Our emotional repertoire expands

Psychologists have long recognised only six basic emotions but other feelings are moving in from the fringe and vying for recognition.

Can you name the six basic emotions? Take a straw poll of your friends and we guarantee that you will find no consensus. Yet psychologists are unequivocal: joy, sadness, anger, fear, surprise and disgust. These are the Big Six, quite literally the in-your-face emotions - the ones that everyone exhibits with the same characteristic facial expressions. They have been the subjects of intense research for more than half a century, not least because of the role they have played in our survival as a species. Times have changed, though. We live in a more subtle world in which other emotions have come to the fore.

In the midst of last year's economic turmoil, the US president Barack Obama's inauguration speech was inspiring stuff. Some of his supporters, hanging on his every word, will have had tears in their eyes, a tingling sensation on the back of their necks and a warm feeling in their chest as though it was opening up to let love and hope flood out. This feeling is what Jonathan Haidt, at the University of Virginia, Charlottesville, has labelled "elevation".

But to be considered as a basic emotion it should also have a purpose. If emotions are to fulfil their role as survival aids, they must motivate activities that help us thrive. So what is elevation for? Prof Haidt's idea was born of the choked feelings that people often report when they describe experiencing elevation. This hints that the vagus nerve is involved because it is responsible for stimulating the throat and neck muscles. Activation of the vagus nerve is also linked to the release of a hormone called oxytocin, which generates warm, calm feelings - just the sort associated with elevation. So elevation has a physiological component and motivational one, too. However, unlike the Big Six emotions, it does not have an obvious characteristic facial expression, which may explain why it has slipped under the research radar for so long.

Your head tilts to one side, your speech quickens and the muscles in your forehead and around your eyes contract as you become engrossed in mastering a bassoon sonata, understanding the thermodynamics of the universe, or perhaps just browsing through your stamp collection. Interest may be trickier to pin down than fear or joy but it nevertheless possesses one of the hallmarks of a basic emotion - its own facial expression. Since the 1960s when Paul Ekman pioneered the field, psychologists have looked for universal, characteristic facial expressions to help measure and classify emotions. Interest also seems to have a purpose. Paul Silvia, a psychologist at the University of North Carolina, at Greensboro, believes it motivates people to learn - not for money, not for an exam, but for its own sake, to increase their knowledge just because they want to.
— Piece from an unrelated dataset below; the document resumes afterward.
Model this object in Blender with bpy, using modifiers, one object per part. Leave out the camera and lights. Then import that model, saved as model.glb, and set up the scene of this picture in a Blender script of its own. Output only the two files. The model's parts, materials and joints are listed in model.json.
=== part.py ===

Gratitude has some way to go before it satisfies the most stringent emotion criteria. The facial expression has yet to be identified, although it is easy to speculate what it might involve - a smile and a dip of the head, perhaps. Like all emotions worth their salt, though, gratitude motivates us to act: it makes us want to acknowledge and repay a kindness or thoughtful gesture. So gratitude might simply ensure a quid pro quo repayment mechanism, but new research suggests that there might be more to it than that. Sara Algoe, of the University of North Carolina, at Chapel Hill, has found that gratitude makes cohabiting couples feel more connected. If Prof Algoe is correct, gratitude has big potential benefits in the modern world. High-quality relationships are good for our health, her colleague Barbara Fredrickson points out.

It is a feeling we have all experienced, whether in a lecture theatre, an art gallery or walking in an unfamiliar city, but confusion is tricky to describe. Dacher Keltner, at the University of California, Berkeley, suggests that it is the "feeling that the environment is giving insufficient or contradictory information". But is confusion really an emotion? For some psychologists, the idea is scandalous. Others describe confusion as the fringiest of the fringe. Nevertheless, Prof Silvia thinks there is a good case to be made for considering confusion as a basic emotion, not least because it is so easy to spot. The brow furrows, the eyes narrow, the lip might even get bitten - you know confusion when you see it. In fact, one study found it was the second most recognisable everyday expression, only surpassed by joy. What, then, is confusion for? He believes it is our brain's way of telling us that the way we are thinking about things is not working, that our mental model of the world is flawed or inadequate. Sometimes this will make us withdraw, but it can also motivate us to shift our attention or change our learning strategy, he says.

The conceited, arrogant feeling of pride has been called the deadliest of the seven deadly sins. Yet pride can also be noble. That is why Jessica Tracy, at the University of British Columbia in Vancouver, Canada, one of the few psychologists focused on pride, makes the distinction between what she calls "hubristic pride" and "authentic pride".

Pride may manifest itself in two ways, but we cannot tell these apart by their outward appearance, she says. So what is the point of pride, and why do we have two prides that feel different but look the same? In general, when people see pride expressed they associate it with high status. So pride motivates us to do well so that we gain respect. There are two distinct ways to do this, which perhaps explains the flip sides of pride.